--- start PROVIDED DATA ---

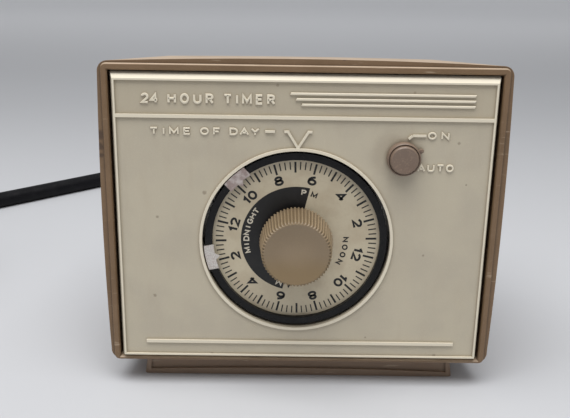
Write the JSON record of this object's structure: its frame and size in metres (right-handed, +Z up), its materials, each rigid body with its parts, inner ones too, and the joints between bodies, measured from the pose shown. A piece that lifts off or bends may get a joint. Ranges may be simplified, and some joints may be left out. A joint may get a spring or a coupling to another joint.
{
  "type": "plug-in lamp timer",
  "caption": "Tabletop twenty-four hour plug-in timer: tapered plastic case on a pedestal, panel with turning dial, sliding trippers, mode knob, motor, switch, receptacle and cord.",
  "frame": {"origin": "on the table under the middle of the case's own bounding box, with the cord and its pieces left out", "axes": "+X to the right seen from the front, along the case's width; +Y from the front panel towards the back cover; +Z up"},
  "size_m": [0.3078, 0.2635, 0.1013],
  "materials": {
    "case_brown": "moulded, satin, slightly worn",
    "panel_cream": "moulded, fine matte texture",
    "dial_face": "printed, semi-gloss",
    "rim_black": "moulded, satin",
    "knob_tan": "moulded, satin",
    "mode_brown": "moulded, satin",
    "tripper_metal": "plated sheet",
    "plate_steel": "zinc plated",
    "gear_brass": "cut and polished",
    "shaft_steel": "ground",
    "screw_steel": "plated",
    "core_steel": "varnished laminations",
    "winding": "taped and varnished",
    "bobbin": "moulded",
    "can_metal": "drawn",
    "phenolic": "laminate sheet",
    "contact_metal": "plated strip",
    "receptacle_plastic": "moulded",
    "lead_insulation": "extruded",
    "cord_black": "smooth jacket",
    "plug_black": "moulded"
  },
  "bodies": {
    "housing": {"case_shell": "case_brown", "front_panel": "panel_cream", "base_pedestal": "case_brown", "back_cover": "case_brown", "receptacle_body": "receptacle_plastic", "receptacle_contacts": "contact_metal", "panel_screws": "screw_steel", "cover_screws": "screw_steel", "base_screws": "screw_steel", "movement_front_plate": "plate_steel", "movement_rear_plate": "plate_steel", "plate_pillars": "gear_brass", "pillar_screws": "screw_steel", "movement_screws": "screw_steel", "dial_bush": "gear_brass", "stator_core": "core_steel", "coil_bobbin": "bobbin", "coil_winding": "winding", "motor_gearcase": "can_metal", "motor_spacers": "gear_brass", "motor_screws": "screw_steel", "switch_base": "phenolic", "fixed_contact": "contact_metal", "switch_spacers": "gear_brass", "detent_spring": "plate_steel", "internal_leads": "lead_insulation", "strain_relief": "plug_black", "power_cord": "cord_black", "cord_coil": "cord_black", "cord_tail": "cord_black", "plug_body": "plug_black", "plug_blades": "contact_metal"},
    "dial": {"time_knob": "knob_tan", "dial_disc": "dial_face", "dial_rim": "rim_black", "dial_carrier": "plate_steel", "dial_arbor": "shaft_steel", "dial_gear": "gear_brass", "clutch_washer": "plate_steel", "dial_clip": "screw_steel"},
    "on_clip": {"on_tripper": "tripper_metal"},
    "off_clip": {"off_tripper": "tripper_metal"},
    "idler": {"idler_arbor": "shaft_steel", "idler_pinion": "gear_brass", "idler_wheel": "gear_brass"},
    "motor_output": {"motor_pinion": "gear_brass", "motor_shaft": "shaft_steel"},
    "mode": {"mode_knob": "mode_brown", "mode_shaft": "shaft_steel", "mode_clip": "screw_steel", "mode_cam": "phenolic"},
    "switch": {"trip_lever": "plate_steel", "switch_spindle": "shaft_steel", "moving_contact": "contact_metal"}
  },
  "joints": [
    {"name": "dial_turn", "type": "hinge", "parent": "housing", "child": "dial", "pos_m": [-0.0018, -0.028, 0.04775], "axis": [0, 1, 0], "continuous": true},
    {"name": "on_clip_slide", "type": "hinge", "parent": "dial", "child": "on_clip", "pos_m": [-0.0018, -0.028, 0.04775], "axis": [0, -1, 0], "range_deg": [-140, 20]},
    {"name": "off_clip_slide", "type": "hinge", "parent": "dial", "child": "off_clip", "pos_m": [-0.0018, -0.028, 0.04775], "axis": [0, -1, 0], "range_deg": [-20, 140]},
    {"name": "idler_turn", "type": "hinge", "parent": "housing", "child": "idler", "pos_m": [0.01786, -0.012, 0.03398], "axis": [0, 1, 0], "continuous": true},
    {"name": "motor_turn", "type": "hinge", "parent": "housing", "child": "motor_output", "pos_m": [0.00142, -0.008, 0.028], "axis": [0, 1, 0], "continuous": true},
    {"name": "mode_turn", "type": "hinge", "parent": "housing", "child": "mode", "pos_m": [0.0283, -0.03, 0.0739], "axis": [0, -1, 0], "range_deg": [0, 52]},
    {"name": "switch_turn", "type": "hinge", "parent": "housing", "child": "switch", "pos_m": [0.014, -0.018, 0.083], "axis": [0, 1, 0], "range_deg": [0, 5.5], "stiffness_Nm_per_rad": 0.002}
  ],
  "couplings": [
    {"joint": "idler_turn", "follows": "dial_turn", "ratio": -4},
    {"joint": "motor_turn", "follows": "dial_turn", "ratio": 24}
  ]
}
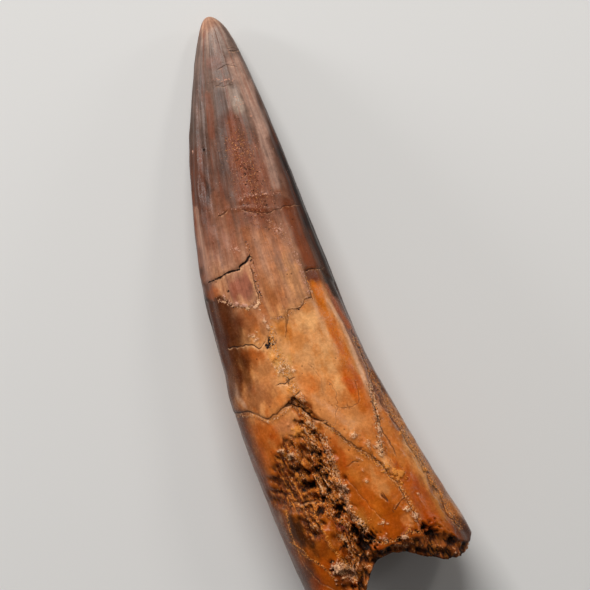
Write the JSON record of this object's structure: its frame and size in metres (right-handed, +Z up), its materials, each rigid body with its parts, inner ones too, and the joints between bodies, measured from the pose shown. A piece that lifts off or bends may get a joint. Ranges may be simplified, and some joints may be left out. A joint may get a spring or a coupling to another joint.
{
  "type": "dinosaur tooth fossil",
  "caption": "Curved fossil dinosaur tooth crown with a cracked, eroded lower face and a broken root that opens into the pulp cavity, lying on its flatter side.",
  "frame": {"origin": "middle of the foot of the tooth's box, on the surface that it lies on", "axes": "+Y from the broken root towards the tip, +X towards the hollow edge of the curve, +Z up out of the face"},
  "size_m": [0.0322, 0.1038, 0.0237],
  "materials": {
    "fossil_enamel": "glossy, cracked, orange-brown to purple-brown"
  },
  "bodies": {
    "root": {"tooth": "fossil_enamel"}
  },
  "joints": []
}
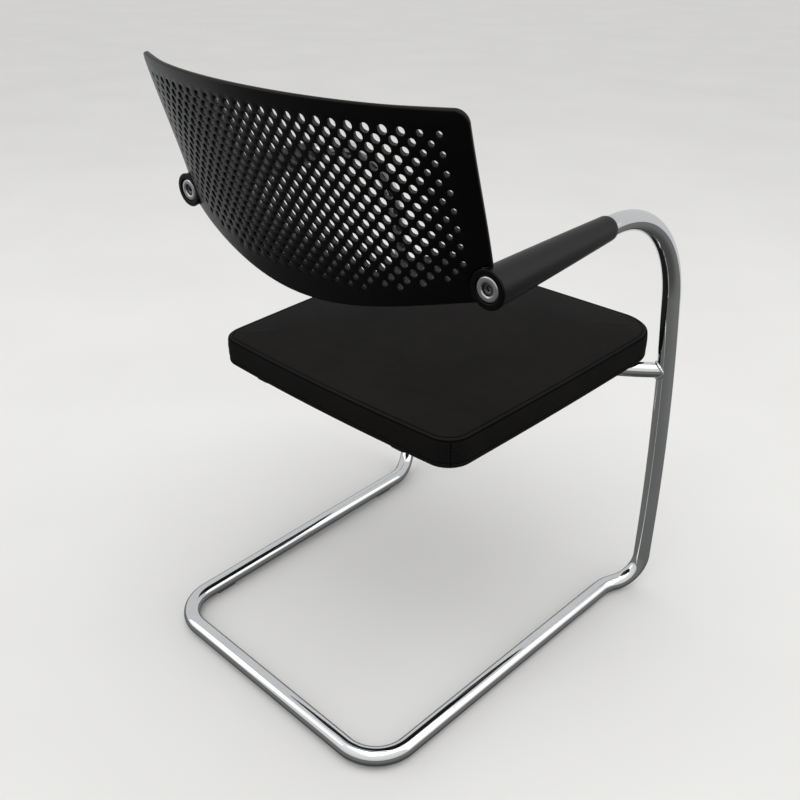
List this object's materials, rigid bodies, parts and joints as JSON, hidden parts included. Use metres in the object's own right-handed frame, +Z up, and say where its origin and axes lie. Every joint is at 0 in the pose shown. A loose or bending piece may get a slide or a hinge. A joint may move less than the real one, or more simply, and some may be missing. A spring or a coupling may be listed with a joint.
{
  "type": "cantilever chair",
  "caption": "Cantilever armchair: bent chrome tube frame open at the rear, padded square seat, curved perforated back shell bolted between tapered arm pads.",
  "frame": {"origin": "on the floor, under the middle of the chair's overall box", "axes": "+Z up, the chair faces -Y, and +X points to the sitter's left hand; the chair is mirror symmetric about X = 0"},
  "size_m": [0.5608, 0.5956, 0.8253],
  "materials": {
    "chrome": "polished",
    "bracket_steel": "satin",
    "seat_fabric": "matte",
    "foam": "matte",
    "plywood": "satin",
    "panel_plastic": "matte",
    "screw_steel": "satin",
    "nut_steel": "satin",
    "shell_plastic": "satin",
    "washer_steel": "satin",
    "bush_rubber": "matte",
    "pad_plastic": "satin",
    "glide_plastic": "matte"
  },
  "bodies": {
    "root": {"arm_pad_left": "pad_plastic", "arm_pad_right": "pad_plastic", "back_bush_left": "bush_rubber", "back_bush_right": "bush_rubber", "back_cup_washer_left": "washer_steel", "back_cup_washer_right": "washer_steel", "back_screw_left": "screw_steel", "back_screw_right": "screw_steel", "back_shell": "shell_plastic", "frame_tube": "chrome", "glide_front_left": "glide_plastic", "glide_front_right": "glide_plastic", "glide_rear_left": "glide_plastic", "glide_rear_right": "glide_plastic", "seat_bracket_left": "bracket_steel", "seat_bracket_right": "bracket_steel", "seat_cover": "seat_fabric", "seat_foam": "foam", "seat_front_tab_left": "bracket_steel", "seat_front_tab_right": "bracket_steel", "seat_insert_nuts": "nut_steel", "seat_pan": "plywood", "seat_screw_washers": "screw_steel", "seat_screws": "screw_steel", "seat_support_bow": "chrome", "seat_underside_panel": "panel_plastic", "tube_plug_left": "nut_steel", "tube_plug_right": "nut_steel"}
  },
  "joints": []
}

--- end PROVIDED DATA ---

TASK DESCRIPTION
Extract all the entries word for word.

SOLUTION FOR THIS PROBLEM
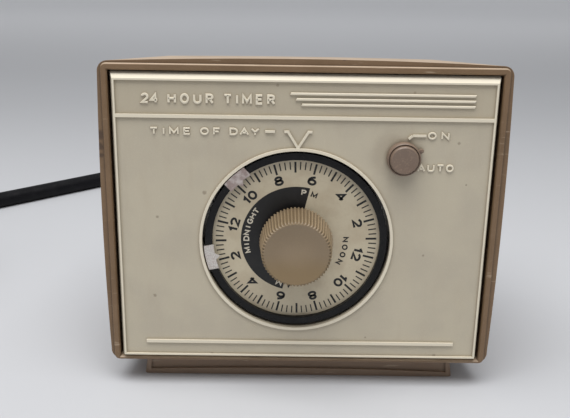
Write the JSON record of this object's structure: its frame and size in metres (right-handed, +Z up), its materials, each rigid body with its parts, inner ones too, and the joints between bodies, measured from the pose shown. A piece that lifts off or bends may get a joint. Ranges may be simplified, and some joints may be left out. A joint may get a spring or a coupling to another joint.
{
  "type": "plug-in lamp timer",
  "caption": "Tabletop twenty-four hour plug-in timer: tapered plastic case on a pedestal, panel with turning dial, sliding trippers, mode knob, motor, switch, receptacle and cord.",
  "frame": {"origin": "on the table under the middle of the case's own bounding box, with the cord and its pieces left out", "axes": "+X to the right seen from the front, along the case's width; +Y from the front panel towards the back cover; +Z up"},
  "size_m": [0.3078, 0.2635, 0.1013],
  "materials": {
    "case_brown": "moulded, satin, slightly worn",
    "panel_cream": "moulded, fine matte texture",
    "dial_face": "printed, semi-gloss",
    "rim_black": "moulded, satin",
    "knob_tan": "moulded, satin",
    "mode_brown": "moulded, satin",
    "tripper_metal": "plated sheet",
    "plate_steel": "zinc plated",
    "gear_brass": "cut and polished",
    "shaft_steel": "ground",
    "screw_steel": "plated",
    "core_steel": "varnished laminations",
    "winding": "taped and varnished",
    "bobbin": "moulded",
    "can_metal": "drawn",
    "phenolic": "laminate sheet",
    "contact_metal": "plated strip",
    "receptacle_plastic": "moulded",
    "lead_insulation": "extruded",
    "cord_black": "smooth jacket",
    "plug_black": "moulded"
  },
  "bodies": {
    "housing": {"case_shell": "case_brown", "front_panel": "panel_cream", "base_pedestal": "case_brown", "back_cover": "case_brown", "receptacle_body": "receptacle_plastic", "receptacle_contacts": "contact_metal", "panel_screws": "screw_steel", "cover_screws": "screw_steel", "base_screws": "screw_steel", "movement_front_plate": "plate_steel", "movement_rear_plate": "plate_steel", "plate_pillars": "gear_brass", "pillar_screws": "screw_steel", "movement_screws": "screw_steel", "dial_bush": "gear_brass", "stator_core": "core_steel", "coil_bobbin": "bobbin", "coil_winding": "winding", "motor_gearcase": "can_metal", "motor_spacers": "gear_brass", "motor_screws": "screw_steel", "switch_base": "phenolic", "fixed_contact": "contact_metal", "switch_spacers": "gear_brass", "detent_spring": "plate_steel", "internal_leads": "lead_insulation", "strain_relief": "plug_black", "power_cord": "cord_black", "cord_coil": "cord_black", "cord_tail": "cord_black", "plug_body": "plug_black", "plug_blades": "contact_metal"},
    "dial": {"time_knob": "knob_tan", "dial_disc": "dial_face", "dial_rim": "rim_black", "dial_carrier": "plate_steel", "dial_arbor": "shaft_steel", "dial_gear": "gear_brass", "clutch_washer": "plate_steel", "dial_clip": "screw_steel"},
    "on_clip": {"on_tripper": "tripper_metal"},
    "off_clip": {"off_tripper": "tripper_metal"},
    "idler": {"idler_arbor": "shaft_steel", "idler_pinion": "gear_brass", "idler_wheel": "gear_brass"},
    "motor_output": {"motor_pinion": "gear_brass", "motor_shaft": "shaft_steel"},
    "mode": {"mode_knob": "mode_brown", "mode_shaft": "shaft_steel", "mode_clip": "screw_steel", "mode_cam": "phenolic"},
    "switch": {"trip_lever": "plate_steel", "switch_spindle": "shaft_steel", "moving_contact": "contact_metal"}
  },
  "joints": [
    {"name": "dial_turn", "type": "hinge", "parent": "housing", "child": "dial", "pos_m": [-0.0018, -0.028, 0.04775], "axis": [0, 1, 0], "continuous": true},
    {"name": "on_clip_slide", "type": "hinge", "parent": "dial", "child": "on_clip", "pos_m": [-0.0018, -0.028, 0.04775], "axis": [0, -1, 0], "range_deg": [-140, 20]},
    {"name": "off_clip_slide", "type": "hinge", "parent": "dial", "child": "off_clip", "pos_m": [-0.0018, -0.028, 0.04775], "axis": [0, -1, 0], "range_deg": [-20, 140]},
    {"name": "idler_turn", "type": "hinge", "parent": "housing", "child": "idler", "pos_m": [0.01786, -0.012, 0.03398], "axis": [0, 1, 0], "continuous": true},
    {"name": "motor_turn", "type": "hinge", "parent": "housing", "child": "motor_output", "pos_m": [0.00142, -0.008, 0.028], "axis": [0, 1, 0], "continuous": true},
    {"name": "mode_turn", "type": "hinge", "parent": "housing", "child": "mode", "pos_m": [0.0283, -0.03, 0.0739], "axis": [0, -1, 0], "range_deg": [0, 52]},
    {"name": "switch_turn", "type": "hinge", "parent": "housing", "child": "switch", "pos_m": [0.014, -0.018, 0.083], "axis": [0, 1, 0], "range_deg": [0, 5.5], "stiffness_Nm_per_rad": 0.002}
  ],
  "couplings": [
    {"joint": "idler_turn", "follows": "dial_turn", "ratio": -4},
    {"joint": "motor_turn", "follows": "dial_turn", "ratio": 24}
  ]
}
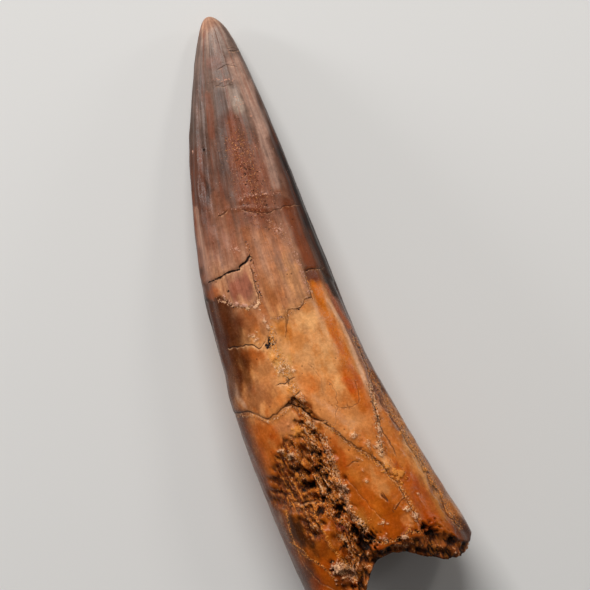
Write the JSON record of this object's structure: its frame and size in metres (right-handed, +Z up), its materials, each rigid body with its parts, inner ones too, and the joints between bodies, measured from the pose shown. A piece that lifts off or bends may get a joint. Ranges may be simplified, and some joints may be left out. A joint may get a spring or a coupling to another joint.
{
  "type": "dinosaur tooth fossil",
  "caption": "Curved fossil dinosaur tooth crown with a cracked, eroded lower face and a broken root that opens into the pulp cavity, lying on its flatter side.",
  "frame": {"origin": "middle of the foot of the tooth's box, on the surface that it lies on", "axes": "+Y from the broken root towards the tip, +X towards the hollow edge of the curve, +Z up out of the face"},
  "size_m": [0.0322, 0.1038, 0.0237],
  "materials": {
    "fossil_enamel": "glossy, cracked, orange-brown to purple-brown"
  },
  "bodies": {
    "root": {"tooth": "fossil_enamel"}
  },
  "joints": []
}
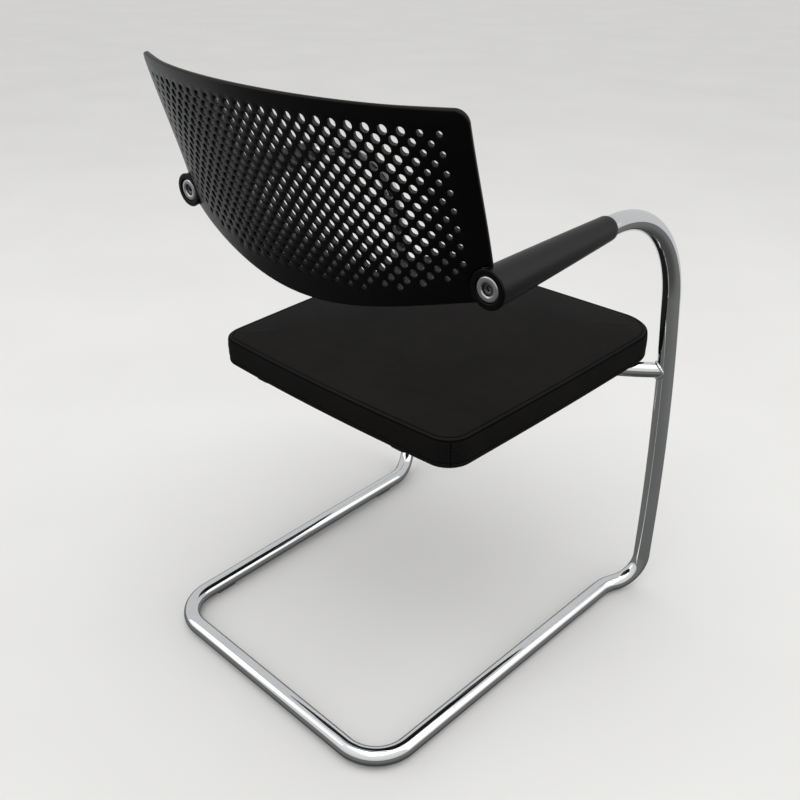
List this object's materials, rigid bodies, parts and joints as JSON, hidden parts included. Use metres in the object's own right-handed frame, +Z up, and say where its origin and axes lie. Every joint is at 0 in the pose shown. A loose or bending piece may get a slide or a hinge. A joint may move less than the real one, or more simply, and some may be missing. A spring or a coupling may be listed with a joint.
{
  "type": "cantilever chair",
  "caption": "Cantilever armchair: bent chrome tube frame open at the rear, padded square seat, curved perforated back shell bolted between tapered arm pads.",
  "frame": {"origin": "on the floor, under the middle of the chair's overall box", "axes": "+Z up, the chair faces -Y, and +X points to the sitter's left hand; the chair is mirror symmetric about X = 0"},
  "size_m": [0.5608, 0.5956, 0.8253],
  "materials": {
    "chrome": "polished",
    "bracket_steel": "satin",
    "seat_fabric": "matte",
    "foam": "matte",
    "plywood": "satin",
    "panel_plastic": "matte",
    "screw_steel": "satin",
    "nut_steel": "satin",
    "shell_plastic": "satin",
    "washer_steel": "satin",
    "bush_rubber": "matte",
    "pad_plastic": "satin",
    "glide_plastic": "matte"
  },
  "bodies": {
    "root": {"arm_pad_left": "pad_plastic", "arm_pad_right": "pad_plastic", "back_bush_left": "bush_rubber", "back_bush_right": "bush_rubber", "back_cup_washer_left": "washer_steel", "back_cup_washer_right": "washer_steel", "back_screw_left": "screw_steel", "back_screw_right": "screw_steel", "back_shell": "shell_plastic", "frame_tube": "chrome", "glide_front_left": "glide_plastic", "glide_front_right": "glide_plastic", "glide_rear_left": "glide_plastic", "glide_rear_right": "glide_plastic", "seat_bracket_left": "bracket_steel", "seat_bracket_right": "bracket_steel", "seat_cover": "seat_fabric", "seat_foam": "foam", "seat_front_tab_left": "bracket_steel", "seat_front_tab_right": "bracket_steel", "seat_insert_nuts": "nut_steel", "seat_pan": "plywood", "seat_screw_washers": "screw_steel", "seat_screws": "screw_steel", "seat_support_bow": "chrome", "seat_underside_panel": "panel_plastic", "tube_plug_left": "nut_steel", "tube_plug_right": "nut_steel"}
  },
  "joints": []
}